We are experiencing a historical moment in which the parties to the conflict, realising that they cannot afford to fight directly, are beginning to use hybrid instruments, proxies, and, finally, other countries as instruments. The current stage of development of the system of international relations calls into question all the conclusions that the parties came to during the nuclear deterrence period of the Cold War, writes Valdai Club Programme Director Andrey Sushentsov.
We are fortunate to live in a special historical moment — this is a time at the junction of two systems of international relations: on the one hand, we are witnessing the formation of a polycentric world order, and, on the other hand, an era that does not want to go away — the hegemony of the United States, the American “unipolar moment”. Such turning points in history are often characterised by an increased desire of politicians to experiment in the field of international relations — including extreme measures and openly adventuristic steps.
The current stage can be compared to the late 1950s — early 1960s.
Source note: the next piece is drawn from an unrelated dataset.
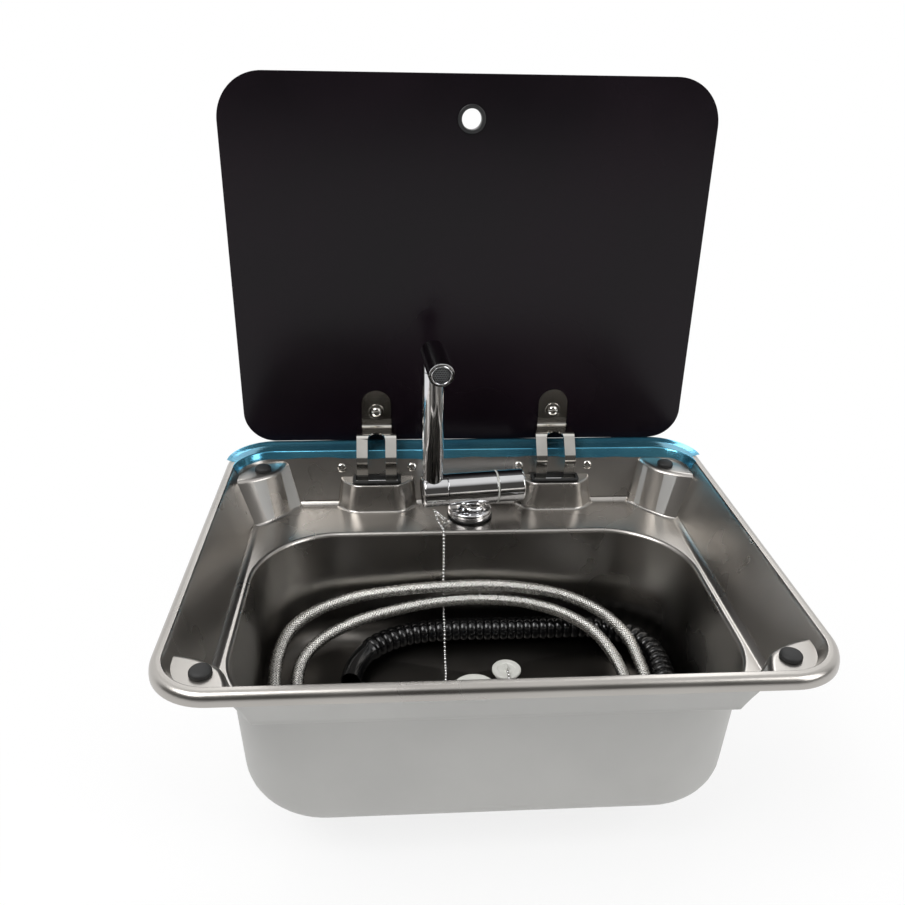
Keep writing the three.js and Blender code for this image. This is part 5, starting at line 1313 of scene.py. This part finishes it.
def make_stage():
    """Pale floor that goes over into the white backdrop away from the sink and keeps its shadow near it."""
    bpy.ops.mesh.primitive_circle_add(vertices=96, radius=FLOOR_RADIUS, fill_type="NGON",
                                      location=(0, 0, FLOOR_Z))
    floor = bpy.context.object
    floor.name = "floor"
    material, tree, shader = principled("floor", (0.86, 0.86, 0.86), 0.9)
    place = add(tree, "TexCoord").outputs["Object"]
    distance = add(tree, "VectorMath", {0: place}, operation="LENGTH").outputs["Value"]
    fade = to_range(tree, distance, 0.8, 1, 0.25, 0.55)
    seen = maths(tree, "MULTIPLY", seen_rays(tree), fade)
    white = add(tree, "Emission", {"Color": WHITE})
    fill(tree, tree.nodes["Material Output"], {"Surface": mixed(tree, seen, shader, white)})
    floor.data.materials.append(material)


def make_light(name, place, size, power):
    data = bpy.data.lights.new(name, "AREA")
    data.energy = power
    data.shape = "RECTANGLE"
    data.size, data.size_y = size
    lamp = add_object(name, data)
    lamp.location = place
    lamp.rotation_euler = (-Vector(place)).to_track_quat("-Z", "Y").to_euler()


def make_world():
    """White backdrop, seen directly and in metal; behind the camera the room that metal mirrors is dim."""
    world = bpy.data.worlds.new("studio")
    bpy.context.scene.world = world
    world.use_nodes = True
    tree = world.node_tree
    tree.nodes.clear()
    backdrop = to_range(tree, coordinate(tree, "Generated", "Y"), 0, 1, -0.15, 0.35)
    ceiling = to_range(tree, coordinate(tree, "Generated", "Z"), 0, 0.75, 0.62, 0.95)
    bright = maths(tree, "MAXIMUM", backdrop, ceiling)
    room = add(tree, "Background", {"Color": between(tree, bright, ROOM_DARK, ROOM_BRIGHT)})
    white = add(tree, "Background", {"Color": WHITE})
    direct = add(tree, "LightPath").outputs["Is Camera Ray"]
    seen = maths(tree, "MAXIMUM", direct, maths(tree, "MULTIPLY", seen_rays(tree), bright))
    add(tree, "OutputWorld", {"Surface": mixed(tree, seen, room, white)})


make_stage()
make_world()
for lamp_row in LAMPS:
    make_light(*lamp_row)
bpy.context.scene.view_settings.view_transform = "Standard"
By that time, nuclear weapons had already been invented. The United States used a nuclear bomb for military purposes against Japan. The Soviet Union conducted nuclear tests. It became clear then (although the specific contours of the new order were not entirely clear to either Moscow or Washington) that a special system of relations between the two poles of the bipolar world, a special means of interaction between the United States and the Soviet Union, had begun to take shape. History knows several episodes when the parties considered the possibility of using nuclear weapons and the role they could play in the dynamics of the international crises of that era. In particular, such episodes included the Korean War of 1950-1953, the Berlin Crisis of 1961, and the Cuban Missile Crisis of 1962. The latter served as an important determinant of Soviet-American relations, since during the Cuban Missile Crisis the understanding was first formed that countries possessing nuclear weapons bear a special responsibility for their use or for preventing their use. A series of these crises during the “mature” stage of the Cold War led the United States and the USSR to the realisation of the existing situation of mutual nuclear deterrence, in which there can be no winners in a nuclear war, since in the event of a nuclear strike on the enemy’s territory, a retaliatory strike with “unacceptable damage” is inevitable. This realisation was supported with serious practical steps: a series of negotiations on disarmament and the limitation of strategic offensive weapons were held, and corresponding agreements were signed.
The situation of mutual nuclear deterrence that developed between the Soviet Union and the United States during the Cold War is an important legacy that continues to keep Moscow and Washington from engaging in direct confrontation, from direct military clashes. However, today we are experiencing a historical moment in which the parties to the conflict, realising that they cannot afford to fight directly, are beginning to use hybrid instruments, proxies, and, finally, other countries as instruments. In such hybrid conflicts, governments feel less accountable for their decisions; they lose track of what damage is considered “unacceptable” — and this significantly increases the risks of uncontrolled escalation. The current stage of development of the system of international relations calls into question all the conclusions that the parties came to during the nuclear deterrence period of the Cold War.
Today, Moscow is sending clear signals about its readiness to take decisive measures in response to the opportunistic behaviour of the United States and other Western countries. Thus, Russia has begun to revise its nuclear doctrine. In recent months, we have seen very significant military demonstrations. In particular, Russian missile carriers visited the Western Hemisphere. Russian strategic nuclear assets were sent to the coasts of Cuba and Venezuela. These manoeuvres were carried out with deliberate demonstrativeness, with the aim of emphasising the fact that the United States is not invulnerable. It is also important to keep in mind the fact that Moscow and Beijing have continued to strengthen military cooperation. This summer, Russia and China carried out joint patrols in the northern Pacific Ocean and the Bering Sea off the coast of Alaska. In early September, large-scale naval exercises, “Ocean-2024”, were held in the waters of the Pacific and Arctic Oceans, as well as the Mediterranean, Caspian and Baltic Seas, where the Russian fleet took part together with the Chinese navy.
With each new step up the escalation ladder, tensions in relations between Russia and the West grow. The situation is becoming especially acute against the backdrop of statements by Western politicians. Polish Foreign Minister Radoslaw Sikorski has said that if the Ukrainian front collapses, NATO may be forced to directly intervene in the conflict. Crossing this “red line” could radically change the strategic situation, to the point that the conflict would reach a completely new level, with unpredictable consequences for Europe and the world as a whole. In this context, it is also necessary to take into account the fact that Russia has a wide range of tools, in addition to nuclear weapons and other military means, to protect its national interests and achieve its goals. An important dimension of the current crisis in relations between Russia and the West, in addition to the military-political sphere, is the struggle in the field of ideas regarding how the new international system will work. Indicative in this regard is the analysis of the materials of the sessions of the UN General Assembly, demonstrating that in the perception of the current crisis in the Russia-West dyad, the world majority is inclined to see the West as the initiator of this crisis. Such a perception is entirely consistent with Russia’s interests and contributes to the growth of an important resource of constructive interaction with allies and partners.